One document should stand out: an old accusation against a young Haradhan for violence toward a refugee woman. The case was dismissed. The woman's name is illegible. Alok underlines it anyway. His notes grow:
*"Violence does not start in adulthood. It grows quietly."*
**6. Closing**
End the chapter on a dual note:
In the past: The families—Mohan's and Purna's—prepare to flee. The village they knew is already gone, even before they leave. Bundled belongings. A last look at the fields. Young Haradhan's face unreadable as he watches his father's stooped shoulders. Young Sudhir crying because he does not understand why they must go. And somewhere, already ahead of them or following behind, the girl-child Ratna is being carried toward a future she did not choose.
In the present: Alok closes the logbook. The records room is silent. Outside, the sounds of the police station are distant. He writes his note. Then he sits still. The chapter ends not with action but with understanding: he has found the beginning of the thread. Now he must follow it through darkness.
**New Characters to Introduce:**
- Mohan Mandal: dignified farmer, father, a man broken by forces he cannot fight.
- Charubala: mother, witness, the first to fear her own son.
- Purna Bairagi: singer, believer, a gentle man entering a brutal age.
- Young Haradhan (age 10): the seed of what will come.
- Young Sudhir (age 8): the child who would become the other man.
- Young Ratna (age ~6-7): an unwitting object of fixation, a girl who does not yet know her life is already being shaped by others.
- Fatema Bibi: neighbor, friend, soon to be "other."
- Rahim Sheikh: trader, conduit of news and rumor.
- Gokul Master: teacher, bearer of hope that is about to be tested.
- Bibhuti Sinha (present-day logbook): absent but speaking through records.
**Thematic Threads to Weave:**
- The idyll before the fall: paradise is always seen clearly only in retrospect.
- The child as father to the man: Haradhan's entire future is encoded in these early pages.
- Borders as unnatural wounds: the land does not recognize Radcliffe's line; only people bleed from it.
- Witness and silence: Purna sees something and does not speak. This silence has descendants.
- The birth of possession: Haradhan's first sight of Ratna is the novel's original sin.

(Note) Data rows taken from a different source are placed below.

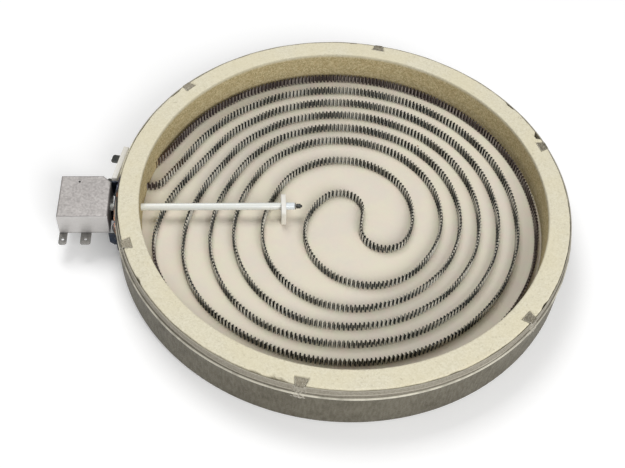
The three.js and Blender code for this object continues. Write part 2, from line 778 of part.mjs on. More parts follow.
// A rivet along X through an arm and its post, with a head on each side.
function armRivet(x0, x1, y) {
  const shank = rivetShank / 2;
  const head = contactRadius;
  return turnedAlongX([
    [0, x0 - gap - rivetHeadHeight], [head, x0 - gap - rivetHeadHeight], [head, x0 - gap],
    [shank, x0 - gap], [shank, x1 + gap],
    [head, x1 + gap], [head, x1 + gap + rivetHeadHeight], [0, x1 + gap + rivetHeadHeight],
  ], y);
}

function contactButton(x0, y) {
  return turnedAlongX(bar(contactRadius, x0, x0 + contactThickness), y);
}

function baseRivet(x) {
  const low = bladeBottom - gap;
  const high = slabTop + gap;
  return turned([
    [0, low - rivetHeadHeight], [rivetHead, low - rivetHeadHeight], [rivetHead, low],
    [rivetShank, low], [rivetShank, high],
    [rivetHead, high], [rivetHead, high + rivetHeadHeight], [0, high + rivetHeadHeight],
  ], smallFacets).translate(x, 0, 0);
}

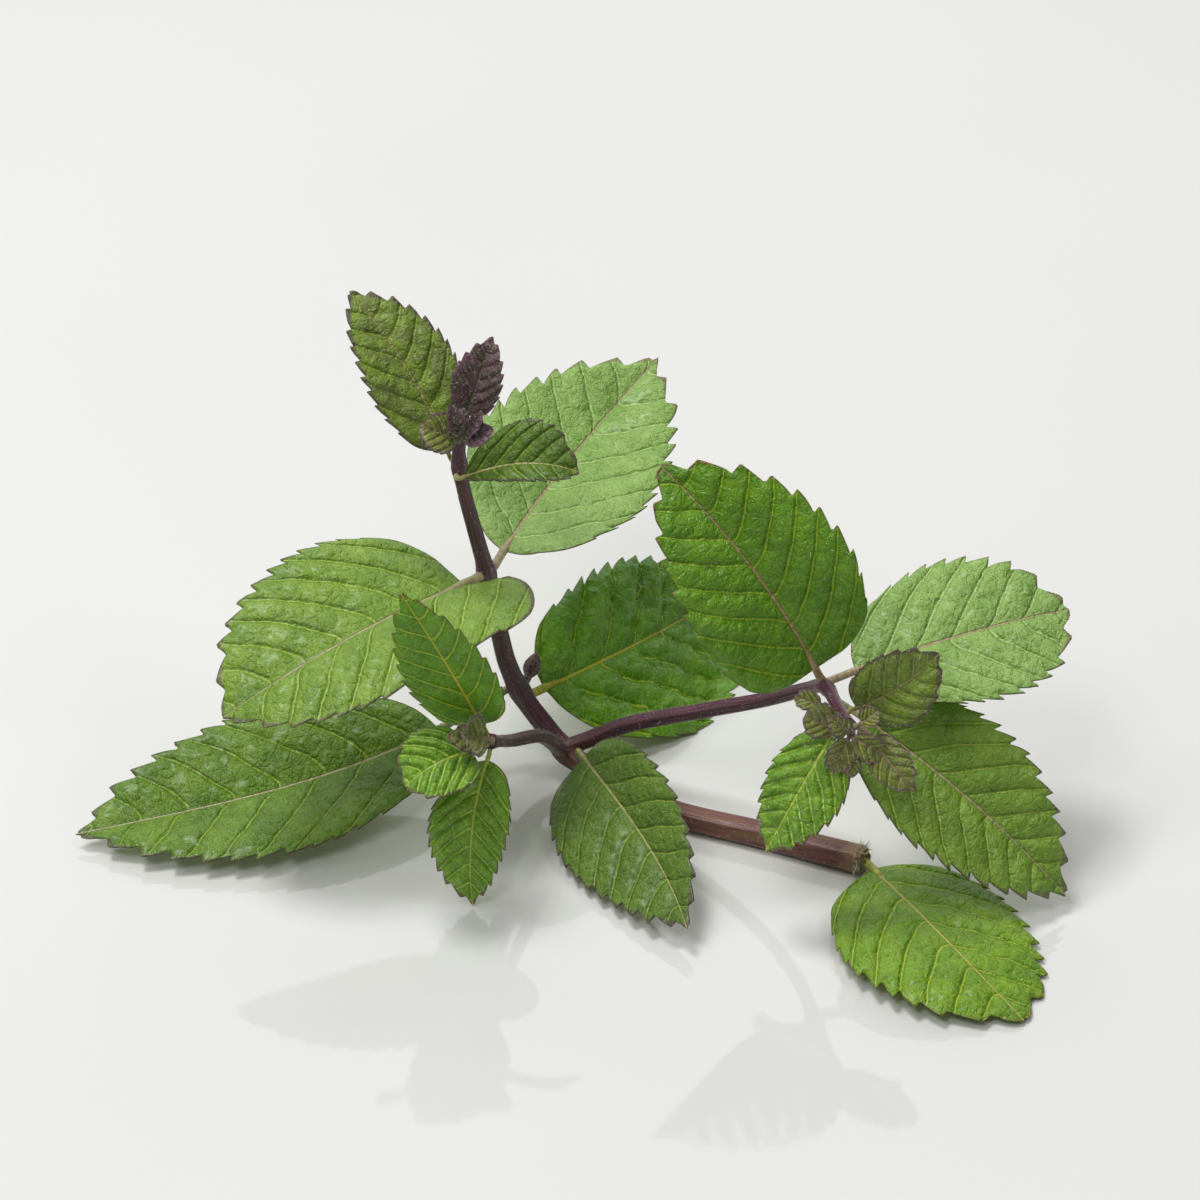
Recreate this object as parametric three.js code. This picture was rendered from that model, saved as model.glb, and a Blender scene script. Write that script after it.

**Closing Note for You, the Writer:**
This chapter is a garden before the flood. Write the beauty fully, because it will make the loss real. Write young Haradhan not as a demon but as a boy making choices that no one corrects—that is the tragedy. Let the festival scene breathe with color and sound and the particular joy of a community that does not yet know it is about to be scattered. When Partition news arrives, let it land like the first crack in a dam: small, then everything. And return always to Alok, in his quiet room, piecing together a man across decades. The river gave up a body. The city gave up a story. Now the past gives up the roots of murder. Dig deep.